Republicans have one goal, running through all of these negotiations. They don’t want sequestration to be replaced by tax revenue. Any tax revenue. Forcing the president to swallow $85 billion in cuts this year would do that. They’ve got no obvious alternatives.

But a plan like this exposes a quirk of Obama-era fiscal hawksmanship. Republicans want specific cuts. Some of them—total repeal of Obamacare!—they’ll put on the record. The rest of them, they try to put on the White House. As soon as the “supercommittee” failed and sequestration looked real, it became “the president’s sequester.” The 2011 debt-limit deal delayed real action until after the 2012 election, betting $1.2 trillion of chips on its results and giving them to the president. Even the first great structural victory of the Tea Party, the ban on legislative earmarks, handed more clout to the White House. “The power to make thousands of spending decisions, on everything from which flood control projects will be funded to how spending on military bases will be distributed, to President Obama,” warned two political scientists at the time. Republicans ignored those particular political scientists.

Vote by vote, accidentally, Republicans are endorsing an imperial vision of the presidency. Perhaps they’re picking this up by osmosis. The default position of the punditocracy is that the president must lead. The lazy pundit invokes Harry Truman’s desk ornament, “The Buck Stops Here,” as a totem of great wisdom. Brendan Nyhan, who isn’t lazy, calls this “the Green Lantern Theory of the Presidency,” after the D.C. Comics superhero and his ring that runs on willpower. Bob Woodward offered a sterling example of the theory this week, when he suggested that the president’s willingness to obey the Budget Control Act (the law that mandates sequestration) was “madness.”

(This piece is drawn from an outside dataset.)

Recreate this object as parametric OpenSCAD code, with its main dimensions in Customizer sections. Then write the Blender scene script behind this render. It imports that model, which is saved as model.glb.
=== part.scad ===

“Can you imagine Ronald Reagan sitting there saying, ‘Oh, by the way, I can’t do this because of some budget document?’” asked Woodward. “Under the Constitution, the president is commander in chief and employs the force.”

Indeed he is, but when the president does it, it’s not always legal. The president can only spend what Congress appropriates. Prior Congresses, just as aggressive as this Republican-run House, have used that power to cut off money, like the Nixon-era Democrats did when they stanched the budget for the Vietnam War. And when they took over the House in 2011, John Boehner’s Republicans immediately introduced a bill to repeal the Affordable Care Act. But this assortment of Republicans is less sure how to exercise power.

“I think there’s a realization among House Republicans that Barack Obama is not Bill Clinton,” said Ohio Rep. Pat Tiberi, one of the conference’s leading tax-reform voices. “If Bill Clinton were president, giving him flexibility would be an OK thing. Unfortunately, the trust level between House Republicans and this administration, how they’ve politicized almost everything? Gee, he might use flexibility to make sequestration worse than it could be!”

So a mile-wide gulf cracks open between that theory of the president and the dominant, make-him-own-the-cuts theory. “Frankly, I think the administration will have very few options,” said one Republican member of Congress who favored the “flexibility” bill. “You have to go to administrative costs and overhead, procurements that aren’t working—you have a limited number of things to work with. If they’re going to do something like shut down Guantanamo, it’s going to cost more money, not less.”

After Friday, when the sequestration becomes a real thing, Republicans will get another, harder choice between the theories. At the end of March, they need to pass a new appropriations bill to fund the government. They can pass an omnibus bill, combining all the spending plans they need. That would put the onus on Congress to define how the money gets spent. Alternatively, they can pass a continuing resolution, spending numbers based on the Budget Control Act. That would keep the onus on the White House; that’s the plan most likely to rise to the top.

But that’ll happen later. On Thursday, Democrats helped defeat the “flexibility” plan, then denounced Republicans who filibustered the Democrats sequestration fix—a combination of spending cuts and tax increases. “[A fellow senator] mentioned the president’s budget as if that is controlling!” said retiring Iowa Sen. Tom Harkin, a Democrat. “Are we now hearing from the other side that we should just carte blanche rubber stamp the president’s budget? I hope not!”

All but four Senate Democrats backed the “balanced” sequestration fix. (Sen. Harry Reid, one of the four, opposed it as a procedural measure, as a way to reconsider it later.) Republicans rushed out with statements pointing out that they had wanted to give the president the power to re-order sequester cuts but that Senate Democrats refused to lead and pass a bill. Kansas Republican Sen. Jerry Moran, the forgotten member of the forgotten “Tea Party Caucus,” took his place on the floor to denounce “a reliance on ridiculous gimmicks to solve our problems.” He was referring to the Democrats.